I’m a qualified and experienced editor and proof reader, so if you’re ever in need of either one, for whatever you’ve written, please consult my website – the “services” page. Note that my fees are negotiable for individuals.
Or perhaps you’re interested in reading a thriller, in which case you’d do well to visit the books on that site. Silverenviron and Bitter Gold are a duology and should be read in that order. Bitter Gold was originally written as a stand-alone novel, but if you read only that one you’ll miss out on all the action in Silverenviron. Alligator Isle, the novella, is also available in audio, and although the sites are not shown on my website, I’ll be more than happy to provide them to any interested parties.

There was no sign off included.

Then again, there didn’t need to be. He’d already given me everything I needed to know.

I won’t go into detail about how he spelled “proofreader” inaccurately except to say that it’s not two words. It’s one.

Nor will I point out the other little typos he made.

I will, however, note that he was offering an editor editorial services – as if he hadn’t even taken the time to glance over my profile before reaching out. Which, I imagine, is true.

It’s also true that this individual has no sense of online tact. He says he’s looking “forward to developing a mutually beneficial and friendly LinkedIn relationship” with me. Yet he otherwise bombards me with personal details without asking a single question in return.

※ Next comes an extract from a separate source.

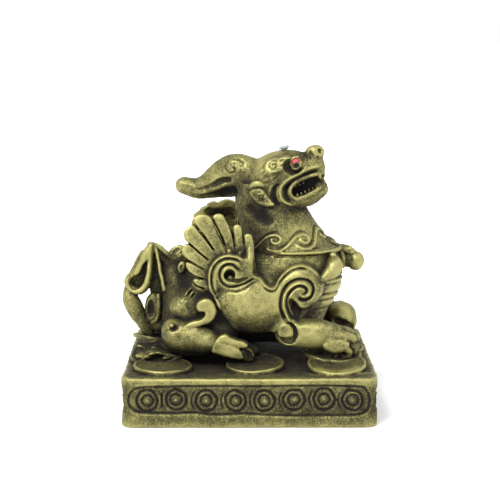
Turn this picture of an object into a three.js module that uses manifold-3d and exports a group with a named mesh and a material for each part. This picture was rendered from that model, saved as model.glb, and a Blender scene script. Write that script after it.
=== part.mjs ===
// A small cast-brass pixiu lying on a square base, its head raised and turned to one side.
// Millimetres, +Z up, the beast faces +X, the origin is the middle of the base's underside.
import * as THREE from "three";
import { mergeVertices } from "three/addons/utils/BufferGeometryUtils.js";
import Module from "manifold-3d";

// Driving dimensions
const BASE_WIDTH = 50;
const BASE_DEPTH = 50;
const BASE_HEIGHT = 9.8;
const BASE_CORNER_RADIUS = 2.8;
const BASE_EDGE_ROUNDING = 1.2;
const BAND_HEIGHT = 5.4;
const BAND_RISE = 0.5;
const BAND_END_MARGIN = 2;
const BAND_GROOVE_WIDTH = 0.45;
const BAND_GROOVE_DEPTH = 0.45;
const RING_PITCH = 5.75;
const RING_RADIUS = 1.95;
const COIN_DIAMETER = 11.6;
const COIN_THICKNESS = 0.9;
const FIGURE_HEIGHT = 42.7;
const EYE_STONE_DIAMETER = 1.8;
const BROW_STONE_DIAMETER = 2.3;
const STONE_SEAT_GAP = 0.1;
const COLLET_WALL = 0.2;

// The figure's form is in shares of its height above the base: one share is 1/42.7 of it.
const SHARES_IN_HEIGHT = 42.7;
const SHARE = FIGURE_HEIGHT / SHARES_IN_HEIGHT;

// The beast's right side is the near one, where y is negative, and its left side is the far one.
const NEAR = -1;
const FAR = 1;
const SIDES = [NEAR, FAR];

// How finely the shapes are cut, and how a limb's round end is drawn in
const COIN_SIDES = 12;
const SCROLL_SIDES = 12;
const SEAT_SIDES = 10;
const CAP_RING_REACH = 0.65;
const CAP_RING_SHRINK = 0.74;

const { Manifold, Mesh: ManifoldMesh } = await loadManifold();

async function loadManifold() {
  const wasm = await Module();
  wasm.setup();
  return wasm;
}

function solidFrom(geometry, matrix) {
  const bare = geometry.index ? geometry.toNonIndexed() : geometry.clone();
  bare.deleteAttribute("normal");
  bare.deleteAttribute("uv");
  if (matrix) bare.applyMatrix4(matrix);
  const merged = mergeVertices(bare, 1e-4);
  return new Manifold(
    new ManifoldMesh({
      numProp: 3,
      vertProperties: new Float32Array(merged.attributes.position.array),
      triVerts: new Uint32Array(merged.index.array),
    }),
  );
}

function geometryFrom(solid) {
  const mesh = solid.getMesh();
  const geometry = new THREE.BufferGeometry();
  geometry.setAttribute(
    "position",
    new THREE.BufferAttribute(mesh.vertProperties, 3),
  );
  geometry.setIndex(new THREE.BufferAttribute(mesh.triVerts, 1));
  geometry.computeVertexNormals();
  return geometry;
}

function joined(solids) {
  return solids.reduce((whole, solid) => whole.add(solid));
}

// Figure shares to millimetres above the base.
const FIGURE_FRAME = new THREE.Matrix4()
  .makeTranslation(0, 0, BASE_HEIGHT)
  .multiply(new THREE.Matrix4().makeScale(SHARE, SHARE, SHARE));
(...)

That doesn’t make me inclined to either utilize his services or buy his books. And I can’t imagine he gets very far that way with most other LinkedIn members.

How can he change that for the better? Well, since he’s clearly sending this message to his new contacts one by one (considering how he mentions my name), he could try the following:

  1. Read the person’s profile to see what they do.

  2. Click on a few of their past posts, if they have any. Leave a positive comment or two to stand out.

  3. Reference those past posts and/or profile in the message.

  4. Ask a follow-up question to prompt a response.

  5. Cut back on the personal details. And pipe down on the professional pats to the back. Nobody wants to make time for a braggart.

  6. Sign off with a “Sincerely” or “Thanks for your time!” like someone who's not completely self-involved.

There’s still no guarantee he’d hear back from anyone if he followed those six steps. But his prospects would be much more positive nonetheless.